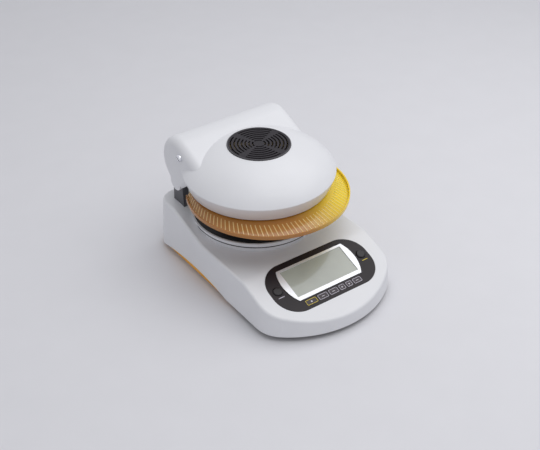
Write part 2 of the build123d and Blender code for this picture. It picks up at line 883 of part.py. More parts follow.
def hinge_lug(side):
    """Bracket that stands on the rear deck and carries the hinge pin."""
    foot = Line((hinge_y - lug_foot / 2, deck_height), (hinge_y + lug_foot / 2, deck_height))
    outline = make_hull([*(Pos(hinge_y, hinge_z) * Circle(lug_radius)).edges(), foot])
    middle = side * (lug_inner + lug_thickness / 2)
    body = Pos(middle, 0, 0) * extrude(Plane.YZ * outline, amount=lug_thickness / 2, both=True)
    body -= deck_block(0)
    return body - crosswise(pin_radius + pin_fit, middle - lug_thickness, middle + lug_thickness, hinge_y, hinge_z)


def hinge_pin(side):
    """Pin pressed into the arm's boss that turns in the bracket."""
    ends = (side * (lug_inner - 2), side * (arm_face - 2))
    body = crosswise(pin_radius, *ends, hinge_y, hinge_z)
    cap = (side * (lug_inner - 2), side * (lug_inner - 0.5))
    return body + crosswise(pin_radius + 2, *cap, hinge_y, hinge_z)


def arm_knob(side):
    """Bright slotted screw on the outside of an arm."""
    head = crosswise(knob_radius, side * arm_face, side * (arm_face + knob_height), knob_y, knob_z)
    tip = head.edges().filter_by(GeomType.CIRCLE).sort_by(Axis.X)[-1 if side > 0 else 0]
    head = fillet(tip, 2.5)
    shank = crosswise(screw_radius, side * (arm_face - 2 * arm_wall), side * arm_face, knob_y, knob_z)
    slot = Pos(side * (arm_face + knob_height), knob_y, knob_z) * Rot(30, 0, 0) * Box(3, 3 * knob_radius, knob_slot)
    nut = crosswise(3.0, side * (arm_face - arm_wall - 2.4), side * (arm_face - arm_wall), knob_y, knob_z)
    return head + shank - slot + nut


def save(name, *solids):
    """Write one sub-part, whose solids may lie apart."""
    shape = solids[0] if len(solids) == 1 else Compound(children=list(solids))
    export_step(shape, f"parts/{name}.step")
    print(name, len(shape.solids()), round(shape.volume))


def main():
    os.makedirs("parts", exist_ok=True)
    single = [
        base_shell,
        base_tray,
        chamber_plate,
        pan_spindle,
        pan_support,
        sample_pan,
        load_cell,
        cell_bracket,
        control_panel,
        lcd_frame,
        lcd_glass,
        lcd_module,
        display_board,
        main_board,
        transformer,
        power_inlet,
        serial_port,
        fuse_cap,
        rocker_housing,
        power_rocker,
        head_cover,
        vent_grille,
        amber_shield,
        head_liner,
        reflector,
        heater_lamp,
        heater_window,
        window_ring,
        temperature_probe,
    ]
    for make in single:
        save(make.__name__, make())
    for make in (feet, foot_screws, case_screws, key_switches, lamp_holders):
        save(make.__name__, *make())
    for i, (x, width) in enumerate(key_places()):
        save(f"key_{i + 1}", panel_key(x, width))
    for name, side in (("left", -1), ("right", 1)):
        save(f"button_{name}", panel_button(side))
        save(f"hinge_lug_{name}", hinge_lug(side))
        save(f"hinge_pin_{name}", hinge_pin(side))
        save(f"arm_knob_{name}", arm_knob(side))


if __name__ == "__main__":
    main()
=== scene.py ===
from math import atan2, cos, pi, radians, sin

import bpy
from mathutils import Matrix, Vector


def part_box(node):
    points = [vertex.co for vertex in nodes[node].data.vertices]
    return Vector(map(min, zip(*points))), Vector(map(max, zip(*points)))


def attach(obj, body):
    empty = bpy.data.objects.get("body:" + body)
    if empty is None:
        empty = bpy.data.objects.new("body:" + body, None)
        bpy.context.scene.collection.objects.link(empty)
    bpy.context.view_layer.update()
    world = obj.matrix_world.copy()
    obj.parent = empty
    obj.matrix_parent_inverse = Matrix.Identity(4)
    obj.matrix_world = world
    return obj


bl_info = {
    "name": "Moisture Analyzer Finishes",
    "version": (1, 0, 0),
    "blender": (4, 5, 0),
    "location": "View3D > Sidebar > Analyzer",
    "description": "Finishes and small details of a bench moisture analyzer",
    "category": "Object",
}

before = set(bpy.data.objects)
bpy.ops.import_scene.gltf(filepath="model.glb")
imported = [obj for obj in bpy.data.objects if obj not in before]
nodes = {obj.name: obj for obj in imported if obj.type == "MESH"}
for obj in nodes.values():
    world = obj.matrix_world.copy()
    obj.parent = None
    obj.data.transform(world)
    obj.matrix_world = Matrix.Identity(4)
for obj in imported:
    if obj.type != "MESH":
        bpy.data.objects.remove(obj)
mm = 0.001

# Slope of the control panel, in millimetres, as in the model
slope_rise = 36.0
slope_run = 106.0
slope_foot_height = 27.0
panel_middle_y = -100.0
foot_to_middle = 70.0
panel_middle_height = slope_foot_height + foot_to_middle * slope_rise / slope_run
panel_tilt = atan2(slope_rise, slope_run)
panel_middle = Vector((0.0, panel_middle_y, panel_middle_height)) * mm
panel_along = Vector((0.0, cos(panel_tilt), sin(panel_tilt)))
panel_out = Vector((0.0, -sin(panel_tilt), cos(panel_tilt)))

# Keys and round buttons, in millimetres, as in the model
key_widths = (18.0, 16.0, 15.0, 9.5, 9.5, 14.0)
key_height = 8.5
key_gap = 3.0
key_offset = -31.5
button_x = 74.0

# Prints on the panel, in millimetres: how thick they are and how far out of the slope they start
border_rise = 0.12
border_level = 0.5
border_margin = 0.3
border_corner = 1.35
mark_rise = 0.1
mark_level = 0.25
mark_edge = 0.12
mark_crown = 0.06
line_level = 0.4
line_offset = -7.5

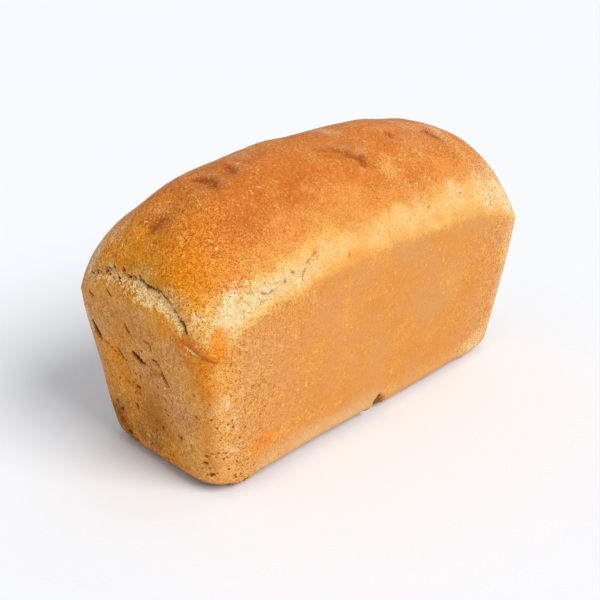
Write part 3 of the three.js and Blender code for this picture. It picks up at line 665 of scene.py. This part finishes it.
def survey(points, normals, rims):
    """What the cuts and masks read at each point: its place, the way it faces and three noises.

    "across" is y towards the open half of an end's crack, "heading" is x towards the end where a
    side's pale band is wide, and "edge_on" is how much of a wall's facing is along the loaf.
    """
    x, y, z = points.T
    flat = np.hypot(normals[:, 0], normals[:, 1]) + 1e-6
    edge_on = np.abs(normals[:, 0]) / flat
    facing_end = smoothstep(edge_on, 0.5, 0.85)
    return SimpleNamespace(
        points=points, x=x, y=y, z=z, across=y * np.sign(x), heading=-x * np.sign(y),
        over_rim=z - rims, edge_on=edge_on, squarely=smoothstep(edge_on, 0.86, 0.985),
        facing_end=facing_end, facing_side=1 - facing_end, upright=smoothstep(flat, 0.15, 0.4),
        patch=dough_noise(points, 9, 21), patches=dough_noise(points, 4, 22),
        flecks=dough_noise(points, 1.7, 23),
    )


def deepen(total, here, depth):
    """Keeps the larger of two depths at the points chosen."""
    total[here] = np.maximum(total[here], depth)


def cuts(at, s):
    """Depths of the cuts, of the dents and of what gets painted shade, and the height over the
    cracks.

    An end wall has its open crack, slits and pits. A long side has its pits and, in its pale
    band, short cracks. The deepest counts at each point, and noise makes their outlines uneven.
    """
    cut, dark, dent = np.zeros((3, len(at.x)))
    over_crack = np.full(len(at.x), OFF_CRACK)
    far_slits = [slit_on_far_end(slit) for slit in SLITS[::2]]
    ends = (
        (-at.x, NEAR_OPENING, SLITS, NEAR_END_PITS, NEAR_END_DENTS),
        (at.x, FAR_OPENING, far_slits, FAR_END_PITS, FAR_END_DENTS),
    )
    for outwards, opening, slits, pits, dents in ends:
        here = (outwards > END_FROM) & (at.facing_end > 0)
        crack, over_crack[here] = crack_depth(at.points[here], opening, s)
        u, v = at.y[here] + 0.35 * at.flecks[here], at.z[here] + 0.35 * at.patches[here]
        holes = np.maximum(slit_depth(u, v, slits), pit_depth(u, v, pits))
        cut[here] = np.maximum(crack, holes)
        dark[here] = np.maximum(crack - 1.3, holes)
        dent[here] = pit_depth(u, v, dents)
    sides = (
        (-at.y, 1, NEAR_SIDE_PITS, NEAR_SIDE_DENTS),
        (at.y, -1, FAR_SIDE_PITS, FAR_SIDE_DENTS),
    )
    for outwards, sign, pits, dents in sides:
        here = (outwards > SIDE_FROM) & (at.facing_side > 0.3) & (at.z < PITS_TO)
        u, v = at.x[here] + 0.3 * at.flecks[here], at.z[here]
        deepen(cut, here, pit_depth(u, v, pits))
        deepen(dark, here, cut[here])
        deepen(dent, here, pit_depth(u, v, dents))
        here = (outwards > SIDE_FROM) & (at.z > BAND_FROM)
        u, v = at.x[here] + 0.5 * at.flecks[here], at.z[here] + 0.5 * at.patches[here]
        cracks = [(sign * x0, z0, sign * x1, z1, sign * bow, mouth, deep)
                  for x0, z0, x1, z1, bow, mouth, deep in BAND_CRACKS]
        deepen(cut, here, slit_depth(u, v, cracks))
        deepen(dark, here, cut[here])
    return cut, dark, dent, over_crack


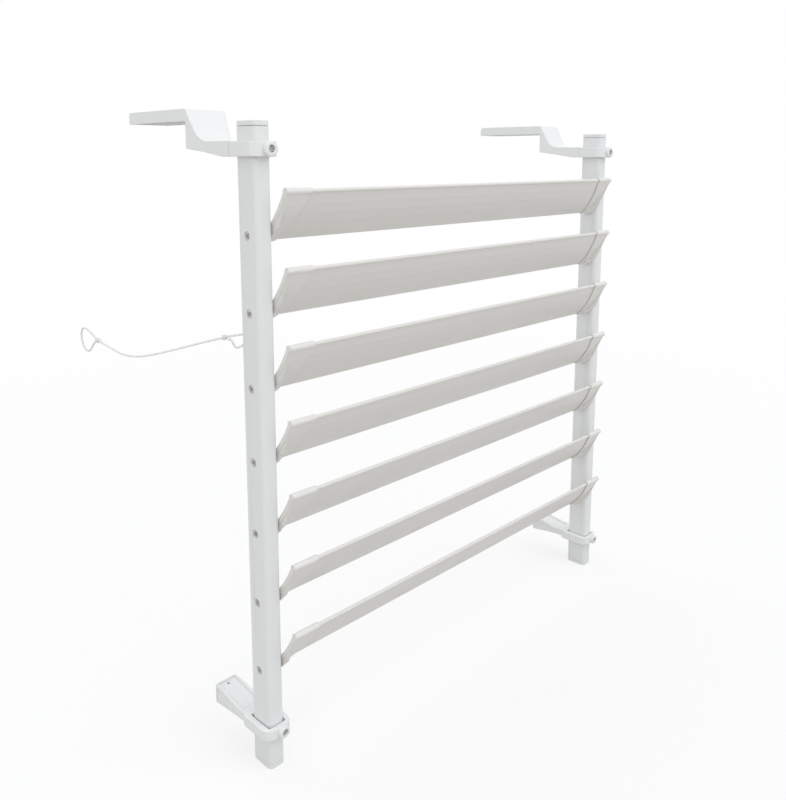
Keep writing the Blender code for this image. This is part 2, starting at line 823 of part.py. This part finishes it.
def build_cord():
    """The cord, the turn of it through the post's wall, its two knots and the open loop at its far end."""
    path = smooth_path(cord_route, 3)
    build_tube("tie_cord", path)
    along = (path[-1] - Vector(cord_route[-2])).normalized()
    far = path[-1] + along * (knot_length / 2 + fit_gap)
    build_knot("far_knot", far, along, False)
    build_tube("cord_loop", smooth_path([far + Vector(point) for point in loop_route], 3))
    near, direction = near_knot_place(path)
    build_knot("near_knot", near, direction, True)
    build_tube("cord_bight", smooth_path(bight_route(near, direction), 3))


for old in list(bpy.data.objects):
    bpy.data.objects.remove(old)
parts = new_collection("air_conditioner_screen")
cutters = new_collection("cutters")
guides = new_collection("guides")
white_plastic = material("white_plastic", (0.83, 0.84, 0.83), 0.42)
blade_plastic = material("blade_plastic", (0.80, 0.79, 0.76), 0.45)
end_plastic = material("end_plastic", (0.86, 0.86, 0.84), 0.40)
screw_steel = material("screw_steel", (0.45, 0.45, 0.44), 0.35, 1.0)
cord_plastic = material("cord_plastic", (0.86, 0.87, 0.86), 0.35)

for post_name, post_side in (("left", -1), ("right", 1)):
    build_post(post_name + "_post", post_side)
    build_cap(post_name + "_top_cap", post_side, True)
    build_cap(post_name + "_bottom_cap", post_side, False)
    build_clamp(post_name + "_top_clamp", build_hook(post_name + "_top_hook", post_side))
    build_clamp(post_name + "_bottom_clamp", build_stay(post_name + "_bottom_stay", post_side))
build_blades()
build_cord()
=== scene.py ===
"""Looks of the louvred screen: camera, cords, finishes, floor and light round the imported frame."""
from math import cos, pi, radians, sin

import bpy
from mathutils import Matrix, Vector


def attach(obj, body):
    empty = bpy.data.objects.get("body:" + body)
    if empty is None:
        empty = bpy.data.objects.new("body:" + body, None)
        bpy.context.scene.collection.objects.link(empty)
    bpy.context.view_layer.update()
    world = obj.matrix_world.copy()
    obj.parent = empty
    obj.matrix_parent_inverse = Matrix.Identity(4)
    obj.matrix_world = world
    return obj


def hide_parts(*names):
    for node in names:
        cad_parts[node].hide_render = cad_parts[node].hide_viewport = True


# Camera
image_height = 800
sensor_width = 36.0
focal_pixels = 807.63
horizon_pixels = 288.0
camera_place = (-0.6251, -0.5910, 0.5209)
camera_yaw = 0.78961
camera_pitch = -0.15868

# Cord, with the route of the CAD source
cord_radius = 0.0009
cord_height = 0.3800
cord_hole_spacing = 0.0090
cord_x = -0.2530
post_rear = -0.0535
post_wall = 0.0016
bight_radius = 0.0030
fit_gap = 0.0003
knot_length = 0.0056
near_knot_distance = 0.0170
route_steps = 3
cord_route = (
    (cord_x, post_rear - 0.0008, cord_height),
    (cord_x - 0.0016, post_rear + 0.0040, cord_height - 0.0006),
    (cord_x - 0.0085, post_rear + 0.0130, cord_height - 0.0028),
    (cord_x - 0.0220, post_rear + 0.0290, cord_height - 0.0078),
    (cord_x - 0.0390, post_rear + 0.0460, cord_height - 0.0140),
    (cord_x - 0.0540, post_rear + 0.0600, cord_height - 0.0185),
    (cord_x - 0.0610, post_rear + 0.0710, cord_height - 0.0202),
    (cord_x - 0.0640, post_rear + 0.0850, cord_height - 0.0203),
    (cord_x - 0.0638, post_rear + 0.1020, cord_height - 0.0192),
    (cord_x - 0.0628, post_rear + 0.1200, cord_height - 0.0180),
    (cord_x - 0.0615, post_rear + 0.1340, cord_height - 0.0172),
)
loop_route = (
    (0.0000, 0.0031, 0.0011),
    (0.0002, 0.0110, 0.0038),
    (0.0002, 0.0200, 0.0066),
    (0.0000, 0.0278, 0.0070),
    (-0.0004, 0.0318, 0.0010),
    (-0.0004, 0.0298, -0.0080),
    (0.0000, 0.0240, -0.0130),
    (0.0002, 0.0170, -0.0118),
    (0.0002, 0.0095, -0.0052),
    (0.0000, 0.0031, -0.0011),
)

# Knots, as coils that are drawn in at both ends
knot_turns = 3
knot_turn_points = 14
knot_coil_radius = 0.00145
knot_strand_radius = 0.00085
knot_end_share = 0.45
knot_swell = 2.2
strand_resolution = 4

# Plastics: fresh, aged and dusty colour, roughness, depth of grain, edge softened in shading, and
# lines in a metre for those that were extruded
plastics = {
    "white_plastic": (
        (0.80, 0.815, 0.825), (0.795, 0.795, 0.78), (0.75, 0.74, 0.715), 0.40, 0.00005, 0.0005, 300.0),
    "bracket_plastic": (
        (0.825, 0.835, 0.845), (0.82, 0.82, 0.805), (0.78, 0.77, 0.745), 0.36, 0.00006, 0.0007, None),
    "blade_plastic": (
        (0.78, 0.765, 0.74), (0.765, 0.75, 0.72), (0.75, 0.735, 0.705), 0.44, 0.00003, 0.0003, 520.0),
    "end_plastic": (
        (0.795, 0.78, 0.76), (0.78, 0.765, 0.74), (0.76, 0.745, 0.72), 0.40, 0.00005, 0.0005, None),
}
plastic_ior = 1.49
plastic_specular = 0.42
aged_share = 0.55
dust_shares = (0.12, 0.40)
dust_slope_range = (0.35, 0.95)
roughness_drop = 0.06
roughness_rise = 0.10
grain_strength = 0.5
line_strength = 0.25
line_stretch = 0.6
edge_samples = 6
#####
=== What is expected ===
The required output is an exact reproduction of the lines starting at the one that contains "for post_name, post_side" and ending at the one that contains "cad_parts[node].hide_render = cad_parts[node].hide_viewport". Both boundary lines belong to it.

=== Answer ===
for post_name, post_side in (("left", -1), ("right", 1)):
    build_post(post_name + "_post", post_side)
    build_cap(post_name + "_top_cap", post_side, True)
    build_cap(post_name + "_bottom_cap", post_side, False)
    build_clamp(post_name + "_top_clamp", build_hook(post_name + "_top_hook", post_side))
    build_clamp(post_name + "_bottom_clamp", build_stay(post_name + "_bottom_stay", post_side))
build_blades()
build_cord()
=== scene.py ===
"""Looks of the louvred screen: camera, cords, finishes, floor and light round the imported frame."""
from math import cos, pi, radians, sin

import bpy
from mathutils import Matrix, Vector


def attach(obj, body):
    empty = bpy.data.objects.get("body:" + body)
    if empty is None:
        empty = bpy.data.objects.new("body:" + body, None)
        bpy.context.scene.collection.objects.link(empty)
    bpy.context.view_layer.update()
    world = obj.matrix_world.copy()
    obj.parent = empty
    obj.matrix_parent_inverse = Matrix.Identity(4)
    obj.matrix_world = world
    return obj


def hide_parts(*names):
    for node in names:
        cad_parts[node].hide_render = cad_parts[node].hide_viewport = True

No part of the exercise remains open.